Dr. Kordtomeikel: Durch die mithilfe Schüco IoF ID gespeicherten Daten wird eine Rückführung der Materialien erleichtert und unterstützt. Mit der Schnittstelle zu Madaster lassen sich diese per Schüco IoF ID identifizierten Elemente aus dem Gebäude-Rohstofflager dann direkt in den Materialkreislauf zurückführen.
metallbau: Was leistet Schüco, damit die Einzelteile der Gebäudehülle nach Ende des Lebenszyklus demontiert und recycelt werden können?
Dr. Kordtomeikel: Unsere Aufgabe besteht meiner Ansicht nach darin, entsprechende Prozesse und Produkte für einen geschlossenen Wertstoffkreislauf samt Rückbau und Rücknahme zu entwickeln und anzubieten. Hier sind rückbaufähige, zertifizierte Produkte zu nennen, aber auch Kooperationen und Mitgliedschaften, um dem wachsenden Ressourcenbedarf durch geschlossene Wertstoffkreisläufe aktiv zu begegnen.

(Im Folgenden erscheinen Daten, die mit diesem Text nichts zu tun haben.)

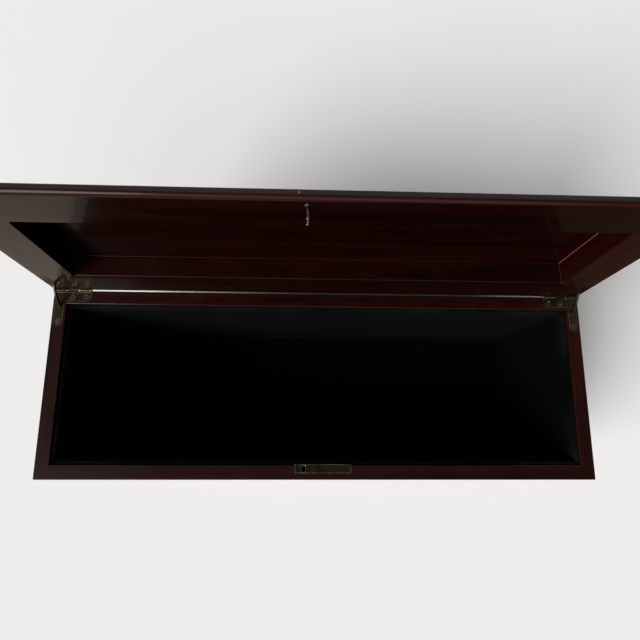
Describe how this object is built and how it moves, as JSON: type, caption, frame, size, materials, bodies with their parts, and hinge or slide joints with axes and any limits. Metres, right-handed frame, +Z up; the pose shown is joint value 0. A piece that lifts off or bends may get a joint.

metallbau: Wird Carbon Control fortlaufend weiterentwickelt?
Dr. Kordtomeikel: In Carbon Control fließen stets neueste Erkenntnisse, beispielsweise neue EU-Verordnungen, ebenso mit ein wie neue Produktentwicklungen. Carbon Control ist kein starres Konzept, sondern ein auf aktuelle Anforderungen abgestimmter Baukasten mit einer Vielzahl von Lösungen für die objektspezifische CO2-Minimierung.